- Task to complete
Set down exactly the lines from the one with "Keep writing the" to the one with "return screws", both included, and no line outside that range.

# # # # #

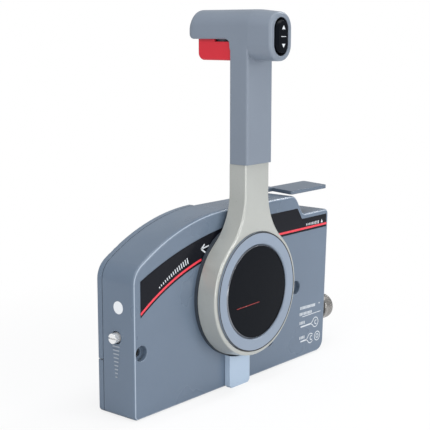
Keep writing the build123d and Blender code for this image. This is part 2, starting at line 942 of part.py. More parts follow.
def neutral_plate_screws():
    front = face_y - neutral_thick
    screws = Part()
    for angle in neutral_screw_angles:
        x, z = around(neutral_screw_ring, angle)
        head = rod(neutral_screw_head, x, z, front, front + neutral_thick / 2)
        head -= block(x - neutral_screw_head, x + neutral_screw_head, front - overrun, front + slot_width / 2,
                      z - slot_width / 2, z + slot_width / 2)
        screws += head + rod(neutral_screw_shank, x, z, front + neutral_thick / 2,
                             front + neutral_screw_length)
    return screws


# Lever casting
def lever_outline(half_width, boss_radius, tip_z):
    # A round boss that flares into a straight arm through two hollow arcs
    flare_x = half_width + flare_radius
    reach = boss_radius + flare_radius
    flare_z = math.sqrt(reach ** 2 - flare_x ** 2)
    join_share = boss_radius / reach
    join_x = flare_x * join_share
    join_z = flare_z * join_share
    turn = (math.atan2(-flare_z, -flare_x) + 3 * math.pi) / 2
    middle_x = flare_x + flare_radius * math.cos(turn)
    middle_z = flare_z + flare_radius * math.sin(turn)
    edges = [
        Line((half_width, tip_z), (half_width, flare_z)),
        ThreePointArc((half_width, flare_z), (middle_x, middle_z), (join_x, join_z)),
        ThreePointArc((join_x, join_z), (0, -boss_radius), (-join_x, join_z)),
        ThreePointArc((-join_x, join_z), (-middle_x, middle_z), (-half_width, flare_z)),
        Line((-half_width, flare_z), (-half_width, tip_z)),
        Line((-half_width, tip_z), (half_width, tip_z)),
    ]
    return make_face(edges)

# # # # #

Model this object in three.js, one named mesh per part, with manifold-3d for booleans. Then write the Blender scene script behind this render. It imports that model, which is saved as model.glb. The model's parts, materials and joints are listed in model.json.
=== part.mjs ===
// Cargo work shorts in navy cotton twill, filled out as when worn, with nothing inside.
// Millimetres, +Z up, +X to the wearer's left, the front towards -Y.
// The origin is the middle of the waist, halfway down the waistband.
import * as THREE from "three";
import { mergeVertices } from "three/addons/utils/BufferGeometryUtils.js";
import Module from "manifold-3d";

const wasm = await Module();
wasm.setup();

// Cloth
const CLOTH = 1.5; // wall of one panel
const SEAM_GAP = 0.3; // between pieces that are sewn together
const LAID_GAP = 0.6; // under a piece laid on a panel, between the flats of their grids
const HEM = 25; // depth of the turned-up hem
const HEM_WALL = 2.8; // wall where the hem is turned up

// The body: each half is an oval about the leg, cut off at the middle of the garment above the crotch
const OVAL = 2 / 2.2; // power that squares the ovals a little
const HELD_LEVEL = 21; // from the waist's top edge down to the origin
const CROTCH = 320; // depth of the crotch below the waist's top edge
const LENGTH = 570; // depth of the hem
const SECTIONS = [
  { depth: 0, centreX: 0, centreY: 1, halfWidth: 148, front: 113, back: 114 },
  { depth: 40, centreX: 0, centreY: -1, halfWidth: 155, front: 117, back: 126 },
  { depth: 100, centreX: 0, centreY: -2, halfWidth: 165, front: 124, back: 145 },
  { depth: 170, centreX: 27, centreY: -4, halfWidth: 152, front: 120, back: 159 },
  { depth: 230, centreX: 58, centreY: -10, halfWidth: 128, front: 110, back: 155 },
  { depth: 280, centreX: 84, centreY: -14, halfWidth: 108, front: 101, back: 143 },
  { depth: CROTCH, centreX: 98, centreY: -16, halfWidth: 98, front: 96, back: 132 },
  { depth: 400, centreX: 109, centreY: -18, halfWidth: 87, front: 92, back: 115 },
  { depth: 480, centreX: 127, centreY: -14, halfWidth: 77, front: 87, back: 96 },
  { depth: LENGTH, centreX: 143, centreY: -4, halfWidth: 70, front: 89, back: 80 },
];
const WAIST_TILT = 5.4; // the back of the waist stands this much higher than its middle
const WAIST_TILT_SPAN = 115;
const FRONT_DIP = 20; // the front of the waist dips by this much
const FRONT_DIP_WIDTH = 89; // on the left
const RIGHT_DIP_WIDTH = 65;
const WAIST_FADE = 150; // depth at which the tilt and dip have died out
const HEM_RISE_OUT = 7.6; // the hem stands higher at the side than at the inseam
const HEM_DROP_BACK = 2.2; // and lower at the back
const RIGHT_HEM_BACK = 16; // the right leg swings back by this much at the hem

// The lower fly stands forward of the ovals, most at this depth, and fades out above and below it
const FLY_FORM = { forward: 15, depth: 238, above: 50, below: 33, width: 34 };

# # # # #

- Completed task
Keep writing the build123d and Blender code for this image. This is part 2, starting at line 942 of part.py. More parts follow.
def neutral_plate_screws():
    front = face_y - neutral_thick
    screws = Part()
    for angle in neutral_screw_angles:
        x, z = around(neutral_screw_ring, angle)
        head = rod(neutral_screw_head, x, z, front, front + neutral_thick / 2)
        head -= block(x - neutral_screw_head, x + neutral_screw_head, front - overrun, front + slot_width / 2,
                      z - slot_width / 2, z + slot_width / 2)
        screws += head + rod(neutral_screw_shank, x, z, front + neutral_thick / 2,
                             front + neutral_screw_length)
    return screws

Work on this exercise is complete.